# STATED EXERCISE
Output all lines exactly.

# GIVEN DATA
____
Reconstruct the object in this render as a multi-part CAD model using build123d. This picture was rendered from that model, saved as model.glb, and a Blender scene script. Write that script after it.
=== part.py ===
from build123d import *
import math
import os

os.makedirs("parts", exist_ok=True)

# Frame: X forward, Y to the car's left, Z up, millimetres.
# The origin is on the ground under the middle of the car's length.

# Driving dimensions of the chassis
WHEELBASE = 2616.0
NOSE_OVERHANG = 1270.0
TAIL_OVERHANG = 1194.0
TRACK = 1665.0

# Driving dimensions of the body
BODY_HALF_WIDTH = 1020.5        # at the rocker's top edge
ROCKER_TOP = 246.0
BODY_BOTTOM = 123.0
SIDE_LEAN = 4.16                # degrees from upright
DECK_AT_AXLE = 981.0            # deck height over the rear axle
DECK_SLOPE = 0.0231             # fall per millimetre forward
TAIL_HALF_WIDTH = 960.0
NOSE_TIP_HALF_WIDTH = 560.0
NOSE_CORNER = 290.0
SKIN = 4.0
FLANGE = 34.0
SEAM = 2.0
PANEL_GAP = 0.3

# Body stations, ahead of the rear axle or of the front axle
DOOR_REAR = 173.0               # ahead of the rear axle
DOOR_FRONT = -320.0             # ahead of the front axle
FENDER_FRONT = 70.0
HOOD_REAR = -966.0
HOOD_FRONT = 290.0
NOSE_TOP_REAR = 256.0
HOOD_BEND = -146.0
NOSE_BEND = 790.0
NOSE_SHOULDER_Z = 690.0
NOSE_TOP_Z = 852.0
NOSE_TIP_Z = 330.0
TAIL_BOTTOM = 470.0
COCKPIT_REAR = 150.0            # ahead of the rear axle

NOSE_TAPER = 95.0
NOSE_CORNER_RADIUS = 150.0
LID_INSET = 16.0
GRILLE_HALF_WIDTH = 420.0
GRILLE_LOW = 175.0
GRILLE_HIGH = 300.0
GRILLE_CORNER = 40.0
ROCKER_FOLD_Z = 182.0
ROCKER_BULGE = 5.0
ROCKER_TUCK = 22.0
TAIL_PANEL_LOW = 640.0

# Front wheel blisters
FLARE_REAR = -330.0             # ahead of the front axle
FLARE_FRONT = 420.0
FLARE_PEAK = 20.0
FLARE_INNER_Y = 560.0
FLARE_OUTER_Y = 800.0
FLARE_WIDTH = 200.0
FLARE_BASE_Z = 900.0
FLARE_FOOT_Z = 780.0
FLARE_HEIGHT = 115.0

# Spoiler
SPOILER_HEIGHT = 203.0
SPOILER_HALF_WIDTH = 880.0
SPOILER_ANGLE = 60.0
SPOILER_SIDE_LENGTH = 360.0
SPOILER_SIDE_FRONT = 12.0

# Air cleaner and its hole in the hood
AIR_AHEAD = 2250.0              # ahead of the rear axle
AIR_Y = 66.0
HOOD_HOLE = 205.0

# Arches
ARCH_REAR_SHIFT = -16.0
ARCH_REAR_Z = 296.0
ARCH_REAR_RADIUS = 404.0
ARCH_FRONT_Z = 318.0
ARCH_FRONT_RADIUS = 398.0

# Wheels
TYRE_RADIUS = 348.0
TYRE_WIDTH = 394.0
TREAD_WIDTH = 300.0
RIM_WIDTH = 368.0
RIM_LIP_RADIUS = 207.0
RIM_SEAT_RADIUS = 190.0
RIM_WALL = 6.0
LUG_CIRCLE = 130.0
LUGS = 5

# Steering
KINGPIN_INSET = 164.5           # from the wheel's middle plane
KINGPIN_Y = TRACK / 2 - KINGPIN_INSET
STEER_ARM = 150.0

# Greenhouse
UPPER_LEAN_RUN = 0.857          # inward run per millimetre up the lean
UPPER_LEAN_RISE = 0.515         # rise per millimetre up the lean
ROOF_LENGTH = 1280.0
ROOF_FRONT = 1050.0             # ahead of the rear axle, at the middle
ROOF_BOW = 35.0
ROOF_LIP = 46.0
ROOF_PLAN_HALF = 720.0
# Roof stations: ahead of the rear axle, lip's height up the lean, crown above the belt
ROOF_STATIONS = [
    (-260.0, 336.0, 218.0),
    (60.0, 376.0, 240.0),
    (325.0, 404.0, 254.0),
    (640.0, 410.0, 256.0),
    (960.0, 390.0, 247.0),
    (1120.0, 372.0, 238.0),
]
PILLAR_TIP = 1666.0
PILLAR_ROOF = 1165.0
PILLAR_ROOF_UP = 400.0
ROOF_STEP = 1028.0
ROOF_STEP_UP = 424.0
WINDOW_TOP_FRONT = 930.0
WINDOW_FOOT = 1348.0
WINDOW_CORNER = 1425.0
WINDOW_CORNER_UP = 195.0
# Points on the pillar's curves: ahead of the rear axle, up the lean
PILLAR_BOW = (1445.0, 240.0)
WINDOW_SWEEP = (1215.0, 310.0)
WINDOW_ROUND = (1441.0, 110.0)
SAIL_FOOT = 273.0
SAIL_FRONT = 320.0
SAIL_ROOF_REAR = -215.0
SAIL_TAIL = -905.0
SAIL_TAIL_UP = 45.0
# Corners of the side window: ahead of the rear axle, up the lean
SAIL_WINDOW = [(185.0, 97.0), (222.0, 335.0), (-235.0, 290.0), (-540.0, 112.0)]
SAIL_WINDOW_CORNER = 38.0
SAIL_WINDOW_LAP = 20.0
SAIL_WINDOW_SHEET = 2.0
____
# THE RESULT
Reconstruct the object in this render as a multi-part CAD model using build123d. This picture was rendered from that model, saved as model.glb, and a Blender scene script. Write that script after it.
=== part.py ===
from build123d import *
import math
import os

os.makedirs("parts", exist_ok=True)

# Frame: X forward, Y to the car's left, Z up, millimetres.
# The origin is on the ground under the middle of the car's length.

# Driving dimensions of the chassis
WHEELBASE = 2616.0
NOSE_OVERHANG = 1270.0
TAIL_OVERHANG = 1194.0
TRACK = 1665.0

# Driving dimensions of the body
BODY_HALF_WIDTH = 1020.5        # at the rocker's top edge
ROCKER_TOP = 246.0
BODY_BOTTOM = 123.0
SIDE_LEAN = 4.16                # degrees from upright
DECK_AT_AXLE = 981.0            # deck height over the rear axle
DECK_SLOPE = 0.0231             # fall per millimetre forward
TAIL_HALF_WIDTH = 960.0
NOSE_TIP_HALF_WIDTH = 560.0
NOSE_CORNER = 290.0
SKIN = 4.0
FLANGE = 34.0
SEAM = 2.0
PANEL_GAP = 0.3

# Body stations, ahead of the rear axle or of the front axle
DOOR_REAR = 173.0               # ahead of the rear axle
DOOR_FRONT = -320.0             # ahead of the front axle
FENDER_FRONT = 70.0
HOOD_REAR = -966.0
HOOD_FRONT = 290.0
NOSE_TOP_REAR = 256.0
HOOD_BEND = -146.0
NOSE_BEND = 790.0
NOSE_SHOULDER_Z = 690.0
NOSE_TOP_Z = 852.0
NOSE_TIP_Z = 330.0
TAIL_BOTTOM = 470.0
COCKPIT_REAR = 150.0            # ahead of the rear axle

NOSE_TAPER = 95.0
NOSE_CORNER_RADIUS = 150.0
LID_INSET = 16.0
GRILLE_HALF_WIDTH = 420.0
GRILLE_LOW = 175.0
GRILLE_HIGH = 300.0
GRILLE_CORNER = 40.0
ROCKER_FOLD_Z = 182.0
ROCKER_BULGE = 5.0
ROCKER_TUCK = 22.0
TAIL_PANEL_LOW = 640.0

# Front wheel blisters
FLARE_REAR = -330.0             # ahead of the front axle
FLARE_FRONT = 420.0
FLARE_PEAK = 20.0
FLARE_INNER_Y = 560.0
FLARE_OUTER_Y = 800.0
FLARE_WIDTH = 200.0
FLARE_BASE_Z = 900.0
FLARE_FOOT_Z = 780.0
FLARE_HEIGHT = 115.0

# Spoiler
SPOILER_HEIGHT = 203.0
SPOILER_HALF_WIDTH = 880.0
SPOILER_ANGLE = 60.0
SPOILER_SIDE_LENGTH = 360.0
SPOILER_SIDE_FRONT = 12.0

# Air cleaner and its hole in the hood
AIR_AHEAD = 2250.0              # ahead of the rear axle
AIR_Y = 66.0
HOOD_HOLE = 205.0

# Arches
ARCH_REAR_SHIFT = -16.0
ARCH_REAR_Z = 296.0
ARCH_REAR_RADIUS = 404.0
ARCH_FRONT_Z = 318.0
ARCH_FRONT_RADIUS = 398.0

# Wheels
TYRE_RADIUS = 348.0
TYRE_WIDTH = 394.0
TREAD_WIDTH = 300.0
RIM_WIDTH = 368.0
RIM_LIP_RADIUS = 207.0
RIM_SEAT_RADIUS = 190.0
RIM_WALL = 6.0
LUG_CIRCLE = 130.0
LUGS = 5

# Steering
KINGPIN_INSET = 164.5           # from the wheel's middle plane
KINGPIN_Y = TRACK / 2 - KINGPIN_INSET
STEER_ARM = 150.0

# Greenhouse
UPPER_LEAN_RUN = 0.857          # inward run per millimetre up the lean
UPPER_LEAN_RISE = 0.515         # rise per millimetre up the lean
ROOF_LENGTH = 1280.0
ROOF_FRONT = 1050.0             # ahead of the rear axle, at the middle
ROOF_BOW = 35.0
ROOF_LIP = 46.0
ROOF_PLAN_HALF = 720.0
# Roof stations: ahead of the rear axle, lip's height up the lean, crown above the belt
ROOF_STATIONS = [
    (-260.0, 336.0, 218.0),
    (60.0, 376.0, 240.0),
    (325.0, 404.0, 254.0),
    (640.0, 410.0, 256.0),
    (960.0, 390.0, 247.0),
    (1120.0, 372.0, 238.0),
]
PILLAR_TIP = 1666.0
PILLAR_ROOF = 1165.0
PILLAR_ROOF_UP = 400.0
ROOF_STEP = 1028.0
ROOF_STEP_UP = 424.0
WINDOW_TOP_FRONT = 930.0
WINDOW_FOOT = 1348.0
WINDOW_CORNER = 1425.0
WINDOW_CORNER_UP = 195.0
# Points on the pillar's curves: ahead of the rear axle, up the lean
PILLAR_BOW = (1445.0, 240.0)
WINDOW_SWEEP = (1215.0, 310.0)
WINDOW_ROUND = (1441.0, 110.0)
SAIL_FOOT = 273.0
SAIL_FRONT = 320.0
SAIL_ROOF_REAR = -215.0
SAIL_TAIL = -905.0
SAIL_TAIL_UP = 45.0
# Corners of the side window: ahead of the rear axle, up the lean
SAIL_WINDOW = [(185.0, 97.0), (222.0, 335.0), (-235.0, 290.0), (-540.0, 112.0)]
SAIL_WINDOW_CORNER = 38.0
SAIL_WINDOW_LAP = 20.0
SAIL_WINDOW_SHEET = 2.0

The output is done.